After more than 50 years of fighting for what she and Chavez called La Causa (the cause), Huerta shows no signs of fatigue or cynicism. At one moment she speaks with the wisdom and affections of a grandmother (she has 11 children, 20 grandchildren and five great-grandchildren), and in the next with the fury of a warrior still on a lifelong mission.

Recently, she has been traveling the country, speaking at marches and $100-a-plate dinners on behalf of the estimated 12 million illegal immigrants living in the United States. In These Times caught up with Huerta on the University of Illinois-Chicago campus where she spoke at a conference about the immigration movement in Chicago.

The immigration marches last May were among the largest in U.S. history. What do you think they accomplished?

Number one, they moved the immigration debate forward. We ended up getting a bill in the Senate—the McCain-Kennedy bill. Although it wasn’t the greatest bill, at least they proposed a legalization bill. It didn’t stop the conservatives, the people like [Rep. James] Sensenbrenner (R-Wis.), from doing their sham hearing, but it gave people a sense of their power.

One of the themes was “Today we march, tomorrow we vote,” and the number of Latinos who voted for Democrats was like 69 percent. Also, we’ve had an increase in the number of people who are fighting for citizenship. And I think the activism in general has increased, although you also have the reaction from the right.

What hasn’t been covered as much is that some really anti-immigrant congresspeople lost their elections.
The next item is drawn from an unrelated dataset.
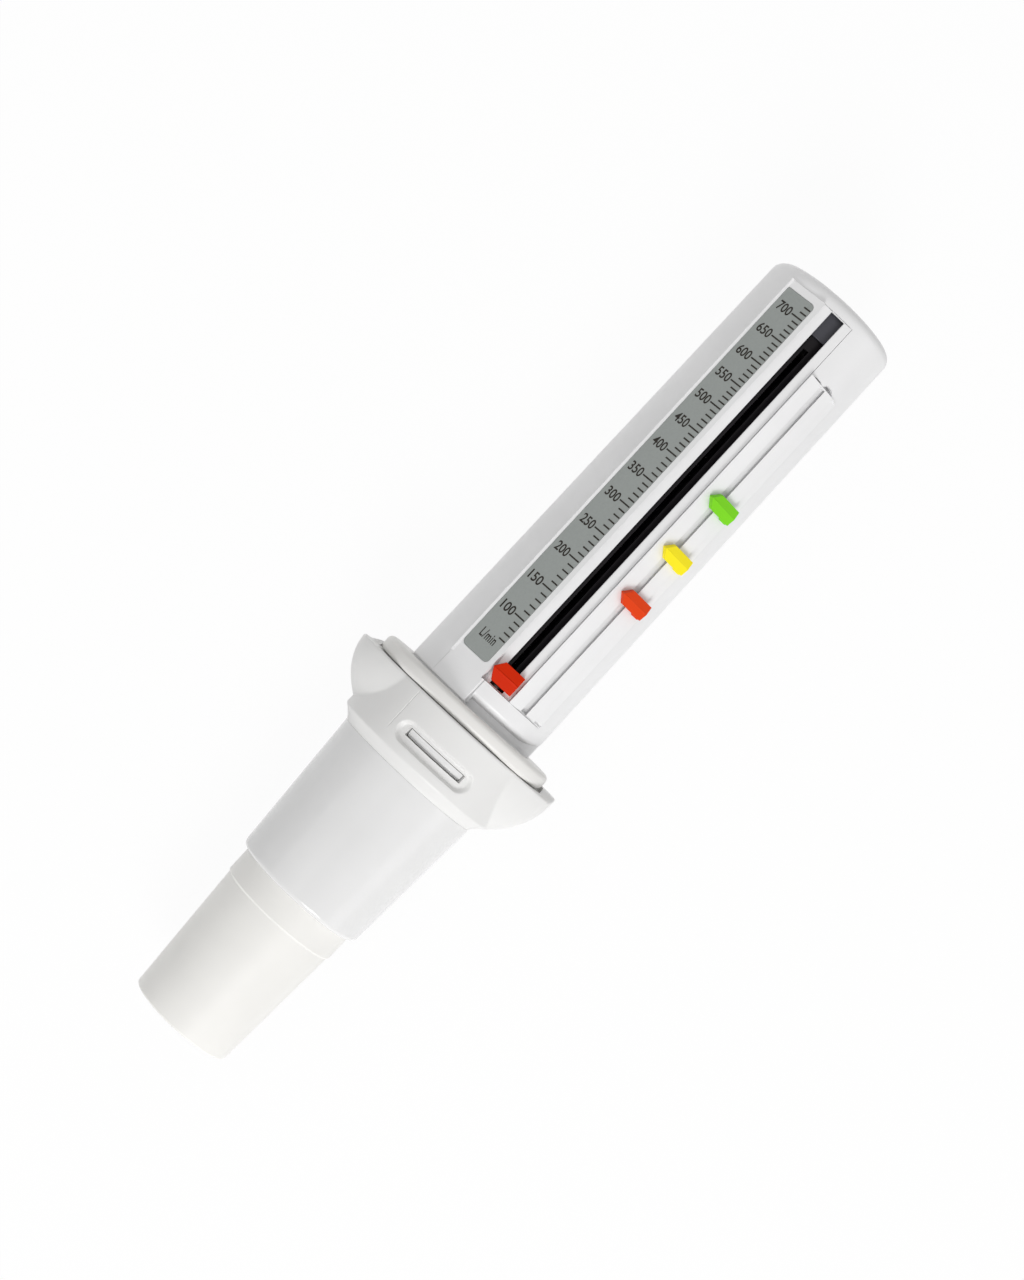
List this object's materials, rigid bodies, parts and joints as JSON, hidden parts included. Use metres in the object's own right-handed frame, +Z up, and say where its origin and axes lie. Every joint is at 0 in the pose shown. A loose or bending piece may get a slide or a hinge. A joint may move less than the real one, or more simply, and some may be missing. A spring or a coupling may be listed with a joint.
{
  "type": "peak flow meter",
  "caption": "Hand-held peak flow meter: tapered mouthpiece, barrel with a winged hand guard, and a closed body tube with a scale, a sliding pointer and zone markers on a rail.",
  "frame": {"origin": "bottom centre of the bounding box, on the surface that the meter lies on", "axes": "+X along the tube from the mouthpiece to the closed end; +Z up, out of the front of the scale; +Y towards the scale label's side"},
  "size_m": [0.2146, 0.0564, 0.0395],
  "materials": {
    "mouthpiece_ivory": "satin",
    "barrel_gloss_white": "glossy",
    "guard_white": "fine satin",
    "ring_white": "fine satin",
    "body_white": "fine satin",
    "panel_white": "satin",
    "label_grey_green": "printed film",
    "pointer_red": "satin",
    "clip_black": "satin",
    "marker_red": "satin",
    "marker_yellow": "satin",
    "marker_green": "satin",
    "tube_black": "glossy",
    "seal_rubber": "matt",
    "cap_grey": "satin",
    "inner_white": "satin",
    "bush_nylon": "satin",
    "steel": "polished"
  },
  "bodies": {
    "housing": {"barrel": "barrel_gloss_white", "hand_guard": "guard_white", "locking_ring": "ring_white", "body_shell": "body_white", "scale_plate": "panel_white", "scale_label": "label_grey_green", "pointer_track": "panel_white", "marker_track": "panel_white", "measuring_tube": "tube_black", "tube_seal": "seal_rubber", "tube_end_cap": "cap_grey", "guide_rod": "steel", "rod_nut": "steel", "rest_stop": "steel", "return_spring": "steel", "spring_anchor": "inner_white", "top_bumper": "seal_rubber"},
    "mouthpiece": {"mouthpiece": "mouthpiece_ivory"},
    "pointer": {"pointer": "pointer_red", "pointer_clip": "clip_black"},
    "red_marker": {"red_marker": "marker_red"},
    "yellow_marker": {"yellow_marker": "marker_yellow"},
    "green_marker": {"green_marker": "marker_green"},
    "piston": {"piston": "inner_white", "piston_bush": "bush_nylon"}
  },
  "joints": [
    {"name": "mouthpiece_pull", "type": "slide", "parent": "housing", "child": "mouthpiece", "axis": [-1, 0, 0], "range_m": [0, 0.03]},
    {"name": "pointer_slide", "type": "slide", "parent": "housing", "child": "pointer", "axis": [1, 0, 0], "range_m": [0, 0.1022]},
    {"name": "red_marker_slide", "type": "slide", "parent": "housing", "child": "red_marker", "axis": [1, 0, 0], "range_m": [-0.0315, 0.0044]},
    {"name": "yellow_marker_slide", "type": "slide", "parent": "housing", "child": "yellow_marker", "axis": [1, 0, 0], "range_m": [-0.0047, 0.0053]},
    {"name": "green_marker_slide", "type": "slide", "parent": "housing", "child": "green_marker", "axis": [1, 0, 0], "range_m": [-0.0053, 0.0314]},
    {"name": "piston_slide", "type": "slide", "parent": "housing", "child": "piston", "axis": [1, 0, 0], "range_m": [0, 0.097], "stiffness_N_per_m": 4, "springref_m": -0.02, "deforming": ["return_spring"]}
  ]
}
In Arizona, we have two really good examples: Gabrielle Giffords (D-Ariz.) and Harry Mitchell (D-Ariz.) were elected to the Congress. The person Mitchell ran against, J.D. Hayworth (R-Ariz.), his whole campaign was anti-immigrant, and this guy lost.

When the Republicans put someone like Sen. Mel Martinez (R-Fla.), who is head of the Republican National Committee, as one of the co-authors of the Senate bill—that to me is a strong signal that they are at least thinking about immigration—that they put a Latino, although not Mexican, on a bill.

Aside from the marches—which have been unifying and have generated debate and brought the cause to national attention—what else can be done?

One of the things I’m promoting—which comes from Chicago—is support of Elvira Arellano, the woman who has taken refuge in a Methodist church. The idea is to promote children’s marches for the weekend of April 28-29.

April 30 is Dia de los Niños, Children’s Day in Latin America. It’s a call to justice for immigrant children and immigrant working parents—a call to all grandchildren and great grandchildren of previous immigrants, so they will also come in and support the cause.

I’m a great grandchild of immigrants on both sides of my family.

Almost everybody is the great grandchild of some immigrant in this country—unless, of course, they’re indigenous. So we’re calling for all the children and grandchildren and great grandchildren of immigrants to join us in this call for justice for immigrants’ children.

You mentioned Elvira Arellano. In many ways, she has become the face of the movement—almost a martyr symbol. Do you think her actions have been productive?

Absolutely. First of all, she’s very tiny, but she’s got all this strength and this sincerity, and you just feel her strength. And she’s very eloquent. She speaks simply, but profoundly. So in terms of the Latino community right now, she really is an icon.

I tried to get Cardinal Roger Mahony in Los Angeles to call for a sanctuary movement in California. Unfortunately, Cardinal Mahony did not endorse a sanctuary movement. So, clergy are just doing it on their own. I think they have about 69 churches signed up right now. Clergy like Father Richard Estrada, who is from Los Angeles. They’re trying to sign up other churches of other denominations too.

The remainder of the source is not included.